Pondering a nebulous term- SUSTAINABILITY

March 23, 2023

Pondering a nebulous term- SUSTAINABILITY

Furniture Today is a trade resource that publishes furniture industry news, trends, predictions and articles on macroeconomic events that are likely to impact consumer spending on  furniture and mattresses. The topic of sustainability is one that has been gaining momentum over the past few years. Furniture Today recently shared polls from retailers and consumers about their willingness to pay more for "sustainable" home furnishings and mattresses.  What is clear is that neither the retailers nor the consumers can actually define the scope of the word. 

The results were that consumers who are buying higher end product are likelier to pay more for sustainable home furnishings and mattresses than consumers buying lower priced furnishings and  mattresses.  This clearly makes sense because consumers with less discretionary income use  price as the primary influential factor to make a purchase and consumers with more have the luxury of factoring their values into the purchasing decision.  Sustainability is currently more important in certain geographical  regions and  a nascent  whisper in others. 

What I have observed for decades is that most manufacturers  and retailers seem to misunderstand the  consumers who want  more sustainable products. These consumers tend to fall into two categories that have some overlap. There  are  consumers who prioritize reuse and  circularity to keep products,  components and  packaging that do not biodegrade out of  landfills. Then there  are  consumers who want  to buy  only products that  are non-toxic  and don't harm humans  and  the  entire  ecosystem. These consumers look for natural inputs that have certifications that define inputs and purity. They value transparency and eschew  the  dreaded "proprietary" non-disclosures.  The  latter contingency believes that  since the Industrial Revolution, unregulated chemicals are ubiquitous and  a main ingredient in, not just our food  supply,  but also, in  our buildings, furnishings,  apparel, pharmaceuticals, personal care and  cleaning  products.  They view  unregulated chemicals as a contributing cause of the  ecosystem collapse and the increase of many health conditions and diseases that afflict humans in industrialized nations.

As  a  result,  I have often pondered why manufacturer and retailers seem to keep bringing  product to market that addresses  the  concerns  of just the first set of consumers  that I defined. If  the products addressed the requirements of the second contingency then products would be biodegradable, healthful, circular and drastically reduce microfiber plastics, PFAS, flame retardants, BPA and many more chemicals that are debilitating the entire ecosystem. This leads me to ask if the survey can be conducted to focus on very  specific aspects of sustainability to get a true understanding of what consumers will pay more for and what retailers would then ask of  their manufacturers.

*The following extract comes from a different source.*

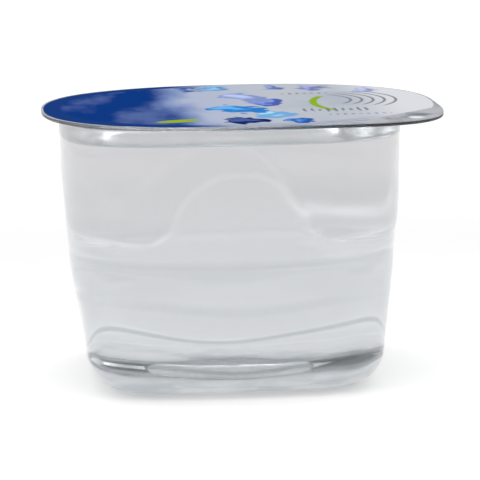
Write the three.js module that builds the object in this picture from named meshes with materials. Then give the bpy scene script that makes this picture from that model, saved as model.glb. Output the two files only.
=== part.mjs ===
// A sealed cup of drinking water, of the kind served with a tray meal: a clear
// rounded-square cup formed from plastic sheet, the water in it, and a foil lid
// welded to the cup's rim. The lid and the rim share one outline, whose front
// right corner is squarer and slightly bent down: that corner is the pull tab.
// The cup stands on its base at z = 0 and its front faces -Y. The origin is
// under the middle of the lid. All sizes are in millimetres.

import * as THREE from "three";
import { mergeVertices } from "three/addons/utils/BufferGeometryUtils.js";

// How finely the outlines are cut
const SEGMENTS = 64;
const FILLET_STEPS = 5;

// Lid and rim outline: a power of 2 would be a circle, more is squarer
const HEIGHT = 53.6;
const RIM_HALF = 38.8;
const RIM_POWER = 2.35;
const TAB_POWER = 4.1;
const FOIL = 0.3;
const RIM_THICKNESS = 0.7;
const GAP = 0.3;

// Pull tab: the fold line's distance from the middle, its direction, its fall
const FOLD_DISTANCE = 37.6;
const FOLD_ANGLE = THREE.MathUtils.degToRad(-39.5);
const TAB_SLOPE = 0.012;

// Cup body: the rim reaches further on the tab's side, so the body is off centre
const BODY_SHIFT = -2.15;
const WALL = 0.7;
const FOOT_HALF = 27.8;
const WAIST_HALF = 32.05;
const WAIST_HEIGHT = 25;
const COLLAR_HALF = 33.1;
const COLLAR_HEIGHT = 43;
const THROAT_HALF = 33.3;
const THROAT_HEIGHT = 51.5;
const BASE_POWER = 6.4;
const WAIST_POWER = 3.05;
const MOUTH_POWER = 3.4;

// Base: a flat foot ring round a middle that is pushed up a little
const BASE_FILLET = 8.2;
const FOOT_WIDTH = 3.4;
const PUSH_UP = 1.5;
const PUSH_UP_SLOPE = 2.5;

// Each side has an arched panel with flared feet. Above the shoulder the wall
// outside the arches stands proud, and it fades out towards the collar.
const ARCH_RADIUS = 12;
const ARCH_BASE = 31;
const ARCH_EDGE = 1.8;
const ARCH_FLARE = 3.5;
const FLARE_BOTTOM = 29.5;
const FLARE_TOP = 34;
const STEP = 0.4;
const STEP_BOTTOM = 29;
const STEP_TOP = 32.2;
const STEP_FADE = 36;

// The base's rounded edge is lower at the middle of each side than at the corners,
// and the wall's lines droop there up to the shoulder
const DROOP = 2.3;
const DROOP_START = 0.5;
const DROOP_FADE = 18;

// Water
const WATER_LEVEL = 49.4;

const FLANGE_TOP = HEIGHT - FOIL - GAP;
const FLANGE_BOTTOM = FLANGE_TOP - RIM_THICKNESS;

const { lerp, smoothstep } = THREE.MathUtils;

// A point on a rounded-square outline
function roundedSquare(angle, half, power) {
  const along = Math.abs(Math.cos(angle)) ** power;
  const across = Math.abs(Math.sin(angle)) ** power;
  const reach = half * (along + across) ** (-1 / power);
  return new THREE.Vector2(reach * Math.cos(angle), reach * Math.sin(angle));
}

// The outline that the rim and the foil are cut to, squarer in the tab's quarter
function rimPoint(angle) {
  const inTabQuarter = Math.cos(angle) > 0 && Math.sin(angle) < 0;
  return roundedSquare(angle, RIM_HALF, inTabQuarter ? TAB_POWER : RIM_POWER);
}

// How far the tab has come down at a point of the rim or foil
function tabDrop(point) {
  const outward = point.x * Math.cos(FOLD_ANGLE) + point.y * Math.sin(FOLD_ANGLE);
  return TAB_SLOPE * Math.max(0, outward - FOLD_DISTANCE);
}

// Half-width of the cup's outside at a height, in three tapers
function wallHalf(z) {
  if (z < WAIST_HEIGHT) {
    return lerp(FOOT_HALF, WAIST_HALF, z / WAIST_HEIGHT);
  }
  if (z < COLLAR_HEIGHT) {
    return lerp(WAIST_HALF, COLLAR_HALF, (z - WAIST_HEIGHT) / (COLLAR_HEIGHT - WAIST_HEIGHT));
  }
  return lerp(COLLAR_HALF, THROAT_HALF, (z - COLLAR_HEIGHT) / (THROAT_HEIGHT - COLLAR_HEIGHT));
}

// How square the cup's outline is at a height
function wallPower(z) {
  if (z < WAIST_HEIGHT) {
    return lerp(BASE_POWER, WAIST_POWER, z / WAIST_HEIGHT);
  }
  return lerp(WAIST_POWER, MOUTH_POWER, (z - WAIST_HEIGHT) / (THROAT_HEIGHT - WAIST_HEIGHT));
}

// How far the wall stands proud at a point: nothing inside an arch or below the step
function proud(point, z) {
  const radius = ARCH_RADIUS + ARCH_FLARE * (1 - smoothstep(z, FLARE_BOTTOM, FLARE_TOP));
  const sideways = Math.min(Math.abs(point.x), Math.abs(point.y));
  const fromArch = Math.hypot(sideways, Math.max(0, z - ARCH_BASE)) - radius;
  const outsideArch = smoothstep(fromArch, 0, ARCH_EDGE);
  const aboveStep = smoothstep(z, STEP_BOTTOM, STEP_TOP);
  const belowCollar = 1 - smoothstep(z, STEP_FADE, COLLAR_HEIGHT);
  return STEP * outsideArch * aboveStep * belowCollar;
}

// How far the wall at a height droops at the middle of a side
function droop(z) {
  const below = 1 - smoothstep(z, DROOP_FADE, STEP_BOTTOM);
  return DROOP * smoothstep(z, DROOP_START, BASE_FILLET) * below;
}

// A row is one closed ring of points. Its spread is 0 on the cup's wall and 1 on
// the rim's outline, and its sag is how far it droops at the middle of a side.
function rowPoint(row, angle) {
  const point = roundedSquare(angle, row.half, row.power);
  if (row.half > 0) {
    point.setLength(point.length() + proud(point, row.z));
  }
  point.x += BODY_SHIFT;
  point.lerp(rimPoint(angle), row.spread);
  const sag = row.sag * (1 + Math.cos(4 * angle)) / 2;
  return new THREE.Vector3(point.x, point.y, row.z - tabDrop(point) - sag);
}

// A turned body whose rows are then pushed out to their own outlines. Rows run
// from the axis up the outside, and back to the axis.
function bodyOf(rows) {
  const profile = rows.map((row) => new THREE.Vector2(row.half, row.z));
  const turned = new THREE.LatheGeometry(profile, SEGMENTS);
  const position = turned.attributes.position;
  for (let i = 0; i < position.count; i++) {
    const row = rows[i % rows.length];
    const step = Math.floor(i / rows.length) % SEGMENTS;
    const angle = (step / SEGMENTS) * 2 * Math.PI - Math.PI / 2;
    position.setXYZ(i, ...rowPoint(row, angle));
  }
  turned.deleteAttribute("uv");
  turned.deleteAttribute("normal");
  const merged = mergeVertices(turned);
  merged.computeVertexNormals();
  return merged;
}

function wallRow(z, inset) {
  return { half: wallHalf(z) - inset, z, power: wallPower(z), spread: 0, sag: droop(z) };
}

// The base of a skin that lies the given distance inside the cup's outside
function baseRows(inset) {
  const footOuter = wallHalf(BASE_FILLET) - BASE_FILLET;
  const footInner = footOuter - FOOT_WIDTH;
  const flat = (half, z) => ({ half, z: z + inset, power: BASE_POWER, spread: 0, sag: 0 });
  const rows = [flat(0, PUSH_UP), flat(footInner - PUSH_UP_SLOPE, PUSH_UP), flat(footInner, 0)];
  for (let i = 0; i < FILLET_STEPS; i++) {
    const turn = (i / FILLET_STEPS) * (Math.PI / 2);
    const radius = BASE_FILLET - inset;
    const half = footOuter + radius * Math.sin(turn);
    const z = BASE_FILLET - radius * Math.cos(turn);
    rows.push({ half, z, power: wallPower(z), spread: 0, sag: droop(z) });
  }
  return rows;
}

// The wall of that skin, up to a height
function wallRows(inset, top) {
  const taper = [BASE_FILLET, 12, 18, 22, WAIST_HEIGHT, STEP_BOTTOM, STEP_TOP];
  const arch = [34.2, STEP_FADE, 39, 41.2, COLLAR_HEIGHT];
  return [...taper, ...arch, top].map((z) => wallRow(z, inset));
}

// A ring of the flat rim, from the wall out to the rim's outline
function rimRow(z, inset, spread) {
  return { half: THROAT_HALF - inset, z, power: MOUTH_POWER, spread, sag: 0 };
}

function cup() {
  const outside = [...baseRows(0), ...wallRows(0, THROAT_HEIGHT)];
  const inside = [...baseRows(WALL), ...wallRows(WALL, THROAT_HEIGHT)].reverse();
  const under = [0.15, 0.5, 1].map((spread) => rimRow(FLANGE_BOTTOM, 0, spread));
  const over = [1, 0.5, 0].map((spread) => rimRow(FLANGE_TOP, WALL, spread));
  const material = new THREE.MeshStandardMaterial({
    color: 0xf2f5f6, roughness: 0.08, metalness: 0, transparent: true, opacity: 0.3,
  });
  return named("cup", bodyOf([...outside, ...under, ...over, ...inside]), material);
}

function water() {
  const inset = WALL + GAP;
  const surface = { half: 0, z: WATER_LEVEL, power: MOUTH_POWER, spread: 0, sag: 0 };
  const rows = [...baseRows(inset), ...wallRows(inset, WATER_LEVEL), surface];
  const material = new THREE.MeshStandardMaterial({
    color: 0xe4ebee, roughness: 0.02, metalness: 0, transparent: true, opacity: 0.4,
  });
  return named("water", bodyOf(rows), material);
}

function lid() {
  const face = (z) => [
    { ...rimRow(z, 0, 0), half: 0 },
    ...[0, 0.5, 1].map((spread) => rimRow(z, WALL, spread)),
  ];
  const rows = [...face(HEIGHT - FOIL), ...face(HEIGHT).reverse()];
  const material = new THREE.MeshStandardMaterial({
    color: 0xb9c3d6, roughness: 0.3, metalness: 0.4,
  });
  return named("lid", bodyOf(rows), material);
}

function named(name, geometry, material) {
  const mesh = new THREE.Mesh(geometry, material);
  mesh.name = name;
  return mesh;
}

const sealedCup = new THREE.Group();
sealedCup.add(cup(), water(), lid());

export default sealedCup;
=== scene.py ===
import math

import bmesh
import bpy
from mathutils import Matrix, Vector


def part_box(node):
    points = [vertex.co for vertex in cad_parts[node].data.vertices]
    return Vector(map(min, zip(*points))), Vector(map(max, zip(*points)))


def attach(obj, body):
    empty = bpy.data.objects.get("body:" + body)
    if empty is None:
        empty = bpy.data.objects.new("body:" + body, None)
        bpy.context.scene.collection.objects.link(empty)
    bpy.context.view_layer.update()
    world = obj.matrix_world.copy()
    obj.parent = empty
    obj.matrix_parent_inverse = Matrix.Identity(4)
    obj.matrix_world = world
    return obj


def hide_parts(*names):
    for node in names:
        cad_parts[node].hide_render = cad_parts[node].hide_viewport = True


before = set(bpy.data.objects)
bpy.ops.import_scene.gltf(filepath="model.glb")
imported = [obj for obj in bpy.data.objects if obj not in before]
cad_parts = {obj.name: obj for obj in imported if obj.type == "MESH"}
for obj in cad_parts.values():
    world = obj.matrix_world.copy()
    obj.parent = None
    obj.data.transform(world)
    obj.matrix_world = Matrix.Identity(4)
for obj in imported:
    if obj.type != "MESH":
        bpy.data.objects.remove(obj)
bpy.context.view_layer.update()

# A sealed cup of drinking water. The cup's front faces -Y, its pull tab is at the
# front right corner, and sizes are in metres unless a comment says otherwise.


# The cup: clear plastic sheet, drawn down hot into a rounded-square mould, so the
# wall, the base and the flat rim are one skin of nearly even thickness. An arched
# panel on each side and two faint beads stiffen it.
mm = 0.001
sheet = 0.5 * mm
around, row_spacing = 240, 0.55 * mm
merge_distance = 2e-6

# The rim, cut out together with the lid. The power of an outline is 2 for a circle
# and more for a squarer shape, and the tab's quarter is squarer than the rest.
rim_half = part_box("cup")[1].x
rim_top = 53.42 * mm
rim_thickness = 0.6 * mm
rim_power, tab_power = 2.35, 4.1
rim_spreads = (0.15, 0.3, 0.5, 0.7, 0.85, 0.95)
cut_rounding, cut_rows = 0.22 * mm, 6
throat_bend, bend_rows = 0.4 * mm, 5
fold_distance, fold_angle, tab_slope = 37.6 * mm, math.radians(-39.5), 0.012

# The wall, in three tapers with soft joins. The body is a little off the rim's middle.
body_shift = -2.15 * mm
foot_half = 27.8 * mm
waist_half, waist_height = 32.05 * mm, 25 * mm
collar_half, collar_height = 33.1 * mm, 43 * mm
throat_half = 33.3 * mm
base_power, waist_power, mouth_power = 6.4, 3.05, 3.4
join_softness = 1.2 * mm
beads = ((26.8 * mm, 0.14 * mm, 0.7 * mm), (20.4 * mm, 0.1 * mm, 0.7 * mm))
unevenness, flow_scale = 0.02 * mm, 110.0
even_from, even_to = 44 * mm, 50 * mm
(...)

Given my area of focus and passion, I would like  to know what the results  would be  if consumers were polled to respond to this question.  "How much more  would  you pay for products that  are  free of known toxic chemical components that could  impair the health of humans and the ecosystem?"

I  know  that nobody  reads this blog. However, I am challenging two home furnishings legends, Warren Shoulberg and Jerry Epperson, to explore this very specific question that is a criterion in sustainability.  Tag. You're it.